A finding of no personal jurisdiction is further in line with
the intent of the "purposeful availment" provision in Burger
King Corp., "that a defendant not be haled into a jurisdiction
solely as a result of `random,' . . . contacts . . . or of the
`unilateral activity of another party or a third person.'"
Burger King Corp., 471 U.S. at 475. The activity that took
Health Ventures' trademark to Illinois via the vehicle of
commerce was the unilateral act of a third party, QVC.

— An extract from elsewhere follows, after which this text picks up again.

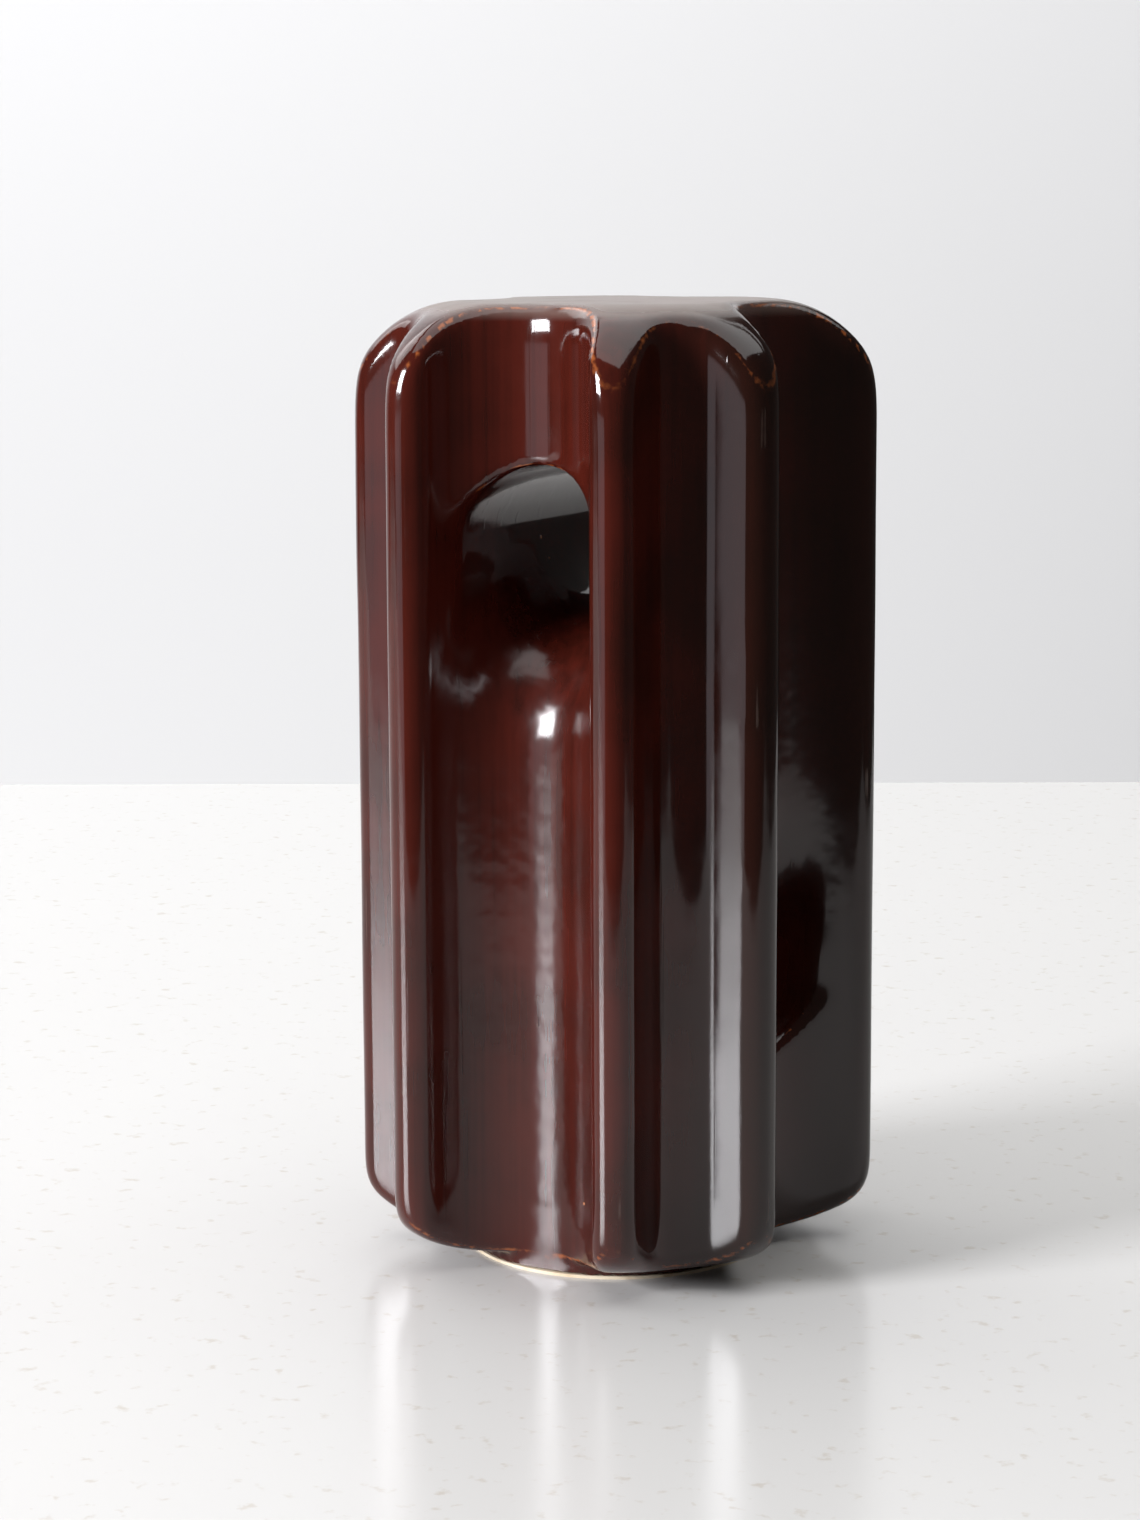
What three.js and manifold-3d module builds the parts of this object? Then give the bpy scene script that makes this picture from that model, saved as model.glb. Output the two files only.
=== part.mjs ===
// Guy strain insulator: a fluted porcelain cylinder with two cable holes that cross at right angles.
// Millimetres, +Z up, origin at the centre of the foot. The upper hole runs along Y, the lower along X.

import * as THREE from 'three';
import { mergeVertices } from 'three/addons/utils/BufferGeometryUtils.js';
import Module from 'manifold-3d';

const wasm = await Module();
wasm.setup();

// Body
const bodyRadius = 44.45;
const overallHeight = 163.5;
const footRadius = 26;
const footHeight = 2.5;
const crownShoulder = { radial: 18.7, axial: 16.8 };
const baseShoulder = { radial: 19.8, axial: 10.2 };

// Flutes alternate: a cable flute has a hole in its floor, and a plain flute lies between two of them.
// Each has a round floor, and straight flanks that run up to the rounded tips of the ribs beside it.
const fluteCount = 8;
const fluteSpacing = 2 * Math.PI / fluteCount;
const ribTipRadius = 3.9;
const ribTipCentre = bodyRadius - ribTipRadius;
const cableFluteHalfSpan = THREE.MathUtils.degToRad(28);
const cableFlute = flute(cableFluteHalfSpan, { depth: 18.3, floorRadius: 16 });
const plainFlute = flute(fluteSpacing - cableFluteHalfSpan, { depth: 9.3, floorRadius: 7.3 });

// Holes. The cable bends over the saddle, on the side of its hole that faces the other hole.
const holeRadius = 25.4 / 2;
const upperHoleHeight = 124.5;
const lowerHoleHeight = 47;
const saddleRadius = 25;

// The glaze is a skin of glass that stops short of the ground. A small gap parts it from the porcelain.
const glazeThickness = 0.35;
const fittingGap = 0.3;
const bareFootHeight = 0.6;

const latheSegments = 64;
const shoulderSteps = 5;
const arcDivisions = 3;
const roundSegments = 24;
const overrun = 2;
const blankClearance = 0.05;

const porcelain = new THREE.MeshStandardMaterial({ color: '#e3d6c0', roughness: 0.7, metalness: 0 });
const glaze = new THREE.MeshStandardMaterial({ color: '#3f1613', roughness: 0.08, metalness: 0 });

function solidFrom(geometry) {
  const bare = geometry.clone();
  bare.deleteAttribute('normal');
  bare.deleteAttribute('uv');
  const welded = mergeVertices(bare, 1e-4);
  return new wasm.Manifold(new wasm.Mesh({
    numProp: 3,
    vertProperties: new Float32Array(welded.attributes.position.array),
    triVerts: new Uint32Array(welded.index.array),
  }));
}

function meshFrom(solid, name, material) {
  const { vertProperties, triVerts } = solid.getMesh();
  const geometry = new THREE.BufferGeometry();
  geometry.setAttribute('position', new THREE.BufferAttribute(vertProperties, 3));
  geometry.setIndex(new THREE.BufferAttribute(triVerts, 1));
  const faceted = geometry.toNonIndexed();
  faceted.computeVertexNormals();
  const mesh = new THREE.Mesh(faceted, material);
  mesh.name = name;
  return mesh;
}

// The floor arc's centre, its distance from the axis at the middle, and how far it turns each way
// before the flank takes over.
function flute(halfSpan, { depth, floorRadius }) {
  const floor = bodyRadius - depth;
  const centre = floor + floorRadius;
  const across = ribTipCentre * Math.sin(halfSpan);
  const inward = centre - ribTipCentre * Math.cos(halfSpan);
  const flankTurn = Math.acos((floorRadius + ribTipRadius) / Math.hypot(across, inward));
  return { halfSpan, floor, floorRadius, centre, lean: Math.atan2(across, inward) - flankTurn };
}

// The cross section, anticlockwise: a flute, then the rib after it, all the way round.
function flutedSection(inset) {
  const section = new THREE.Shape();
  for (let i = 0; i < fluteCount; i += 1) {
    const [here, next] = i % 2 ? [plainFlute, cableFlute] : [cableFlute, plainFlute];
    const middle = i * fluteSpacing;
    const floorX = here.centre * Math.cos(middle);
    const floorY = here.centre * Math.sin(middle);
    const floorStart = middle + Math.PI + here.lean;
    const floorEnd = middle + Math.PI - here.lean;
    section.absarc(floorX, floorY, here.floorRadius + inset, floorStart, floorEnd, true);
    const tipAngle = middle + here.halfSpan;
    const tipX = ribTipCentre * Math.cos(tipAngle);
    const tipY = ribTipCentre * Math.sin(tipAngle);
    const tipStart = middle - here.lean;
    const tipEnd = middle + fluteSpacing + next.lean;
    section.absarc(tipX, tipY, ribTipRadius - inset, tipStart, tipEnd, false);
  }
  return section;
}

// Half the outline of the turned blank: foot, base shoulder, side, crown shoulder and crown.
function turnedOutline(inset) {
  const sideRadius = bodyRadius + blankClearance;
  const baseRise = footHeight + baseShoulder.axial;
  const crownRise = overallHeight - crownShoulder.axial;
  const baseCentre = new THREE.Vector2(sideRadius - baseShoulder.radial, baseRise);
  const crownCentre = new THREE.Vector2(sideRadius - crownShoulder.radial, crownRise);
  const outline = [new THREE.Vector2(0, 0), new THREE.Vector2(footRadius - inset, 0)];
  const shoulders = [
    { centre: baseCentre, size: baseShoulder, from: -Math.PI / 2, keep: footRadius },
    { centre: crownCentre, size: crownShoulder, from: 0, keep: 0 },
  ];
  for (const { centre, size, from, keep } of shoulders) {
    for (let step = 0; step <= shoulderSteps; step += 1) {
      const angle = from + step / shoulderSteps * Math.PI / 2;
      const x = centre.x + (size.radial - inset) * Math.cos(angle);
      const y = centre.y + (size.axial - inset) * Math.sin(angle);
      if (x > keep - inset) outline.push(new THREE.Vector2(x, y));
    }
  }
  outline.push(new THREE.Vector2(0, overallHeight - inset));
  return outline;
}

// A cable hole along Y, centred on the origin, with a saddle below each of its mouths. The saddle is
// what a rope of the hole's width leaves when it turns down into the flute.
function cableHole(inset) {
  const radius = holeRadius + inset;
  const length = 2 * (bodyRadius + overrun);
  let hole = solidFrom(new THREE.CylinderGeometry(radius, radius, length, roundSegments));
  const bendRadius = saddleRadius + holeRadius;
  const bendStart = cableFlute.floor - saddleRadius;
  const reach = bendRadius + radius + overrun;
  for (const side of [-1, 1]) {
    const ring = new THREE.TorusGeometry(bendRadius, radius, roundSegments, 2 * roundSegments);
    ring.rotateY(Math.PI / 2).translate(0, side * bendStart, -bendRadius);
    const quarter = new THREE.BoxGeometry(reach, reach, reach);
    quarter.translate(0, side * (bendStart + reach / 2), reach / 2 - bendRadius);
    hole = hole.add(solidFrom(ring).intersect(solidFrom(quarter)));
  }
  return hole;
}

// The insulator's solid, with every surface but the ground face moved inwards by the inset.
function insulator(inset) {
  const blank = new THREE.LatheGeometry(turnedOutline(inset), latheSegments).rotateX(Math.PI / 2);
  const fluted = new THREE.ExtrudeGeometry(flutedSection(inset), {
    depth: overallHeight + 2 * overrun,
    curveSegments: arcDivisions,
    bevelEnabled: false,
  }).translate(0, 0, -overrun);
  const hole = cableHole(inset);
  const upper = hole.translate([0, 0, upperHoleHeight]);
  const lower = hole.rotate([180, 0, 90]).translate([0, 0, lowerHoleHeight]);
  return solidFrom(blank).intersect(solidFrom(fluted)).subtract(upper).subtract(lower);
}

// Under the glaze, and out to the foot's full width where the glaze stops.
function porcelainBody() {
  const bareHeight = bareFootHeight - fittingGap;
  const bareFoot = new THREE.CylinderGeometry(footRadius, footRadius, bareHeight, latheSegments);
  bareFoot.rotateX(Math.PI / 2).translate(0, 0, bareHeight / 2);
  const body = insulator(glazeThickness + fittingGap).add(solidFrom(bareFoot));
  return meshFrom(body, 'porcelain_body', porcelain);
}

function glazeCoat() {
  const bareZone = new THREE.BoxGeometry(4 * bodyRadius, 4 * bodyRadius, 2 * bareFootHeight);
  const coat = insulator(0).subtract(insulator(glazeThickness)).subtract(solidFrom(bareZone));
  return meshFrom(coat, 'glaze_coat', glaze);
}

const assembly = new THREE.Group();
assembly.add(porcelainBody(), glazeCoat());

export default assembly;
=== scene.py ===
import bpy
import math
from mathutils import Euler, Matrix, Vector


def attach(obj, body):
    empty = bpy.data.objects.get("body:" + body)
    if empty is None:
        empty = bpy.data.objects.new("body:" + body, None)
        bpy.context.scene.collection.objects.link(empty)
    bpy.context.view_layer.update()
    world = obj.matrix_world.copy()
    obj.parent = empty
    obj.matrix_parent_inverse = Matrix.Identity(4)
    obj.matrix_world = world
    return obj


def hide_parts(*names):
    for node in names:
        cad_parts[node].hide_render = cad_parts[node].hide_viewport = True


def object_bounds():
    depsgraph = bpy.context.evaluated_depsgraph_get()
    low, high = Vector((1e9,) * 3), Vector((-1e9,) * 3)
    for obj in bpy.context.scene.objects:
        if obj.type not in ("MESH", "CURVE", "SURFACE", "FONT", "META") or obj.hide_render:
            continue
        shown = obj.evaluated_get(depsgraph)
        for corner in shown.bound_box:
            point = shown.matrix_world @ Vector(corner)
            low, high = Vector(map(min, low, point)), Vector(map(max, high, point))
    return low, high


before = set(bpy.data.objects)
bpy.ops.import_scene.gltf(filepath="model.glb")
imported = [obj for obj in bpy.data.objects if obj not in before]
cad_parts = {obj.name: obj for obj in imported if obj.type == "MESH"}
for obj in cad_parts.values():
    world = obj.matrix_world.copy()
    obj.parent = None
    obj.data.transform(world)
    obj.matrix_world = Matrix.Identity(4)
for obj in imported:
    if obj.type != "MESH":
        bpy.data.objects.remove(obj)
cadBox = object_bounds()
mm = 0.001


def srgb(hexColour):
    parts = [int(hexColour[i:i + 2], 16) / 255 for i in (1, 3, 5)]
    linear = [c / 12.92 if c <= 0.04045 else ((c + 0.055) / 1.055) ** 2.4 for c in parts]
    return (*linear, 1.0)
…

With regard to the letter(s) Health Ventures sent to
Metabalance, demanding that it stop from allegedly infringing on
its trademark, letters alleging infringement generally do not
satisfy the due process requirements that would permit a finding
of personal jurisdiction against the sender of the letters. See
Boston Chicken v. Market Bar-B-Que, 922 F. Supp. 96, 99
(E.D.Ill. 1996). Consequently, Metabalance cannot rely on cease
and desist letters from Health Ventures to assert this court's
jurisdiction over Health Ventures.
For the foregoing reasons, Health Ventures' motion to dismiss
for lack of personal jurisdiction pursuant to Federal Rule of
Civil Procedure 12(b)(2) is granted.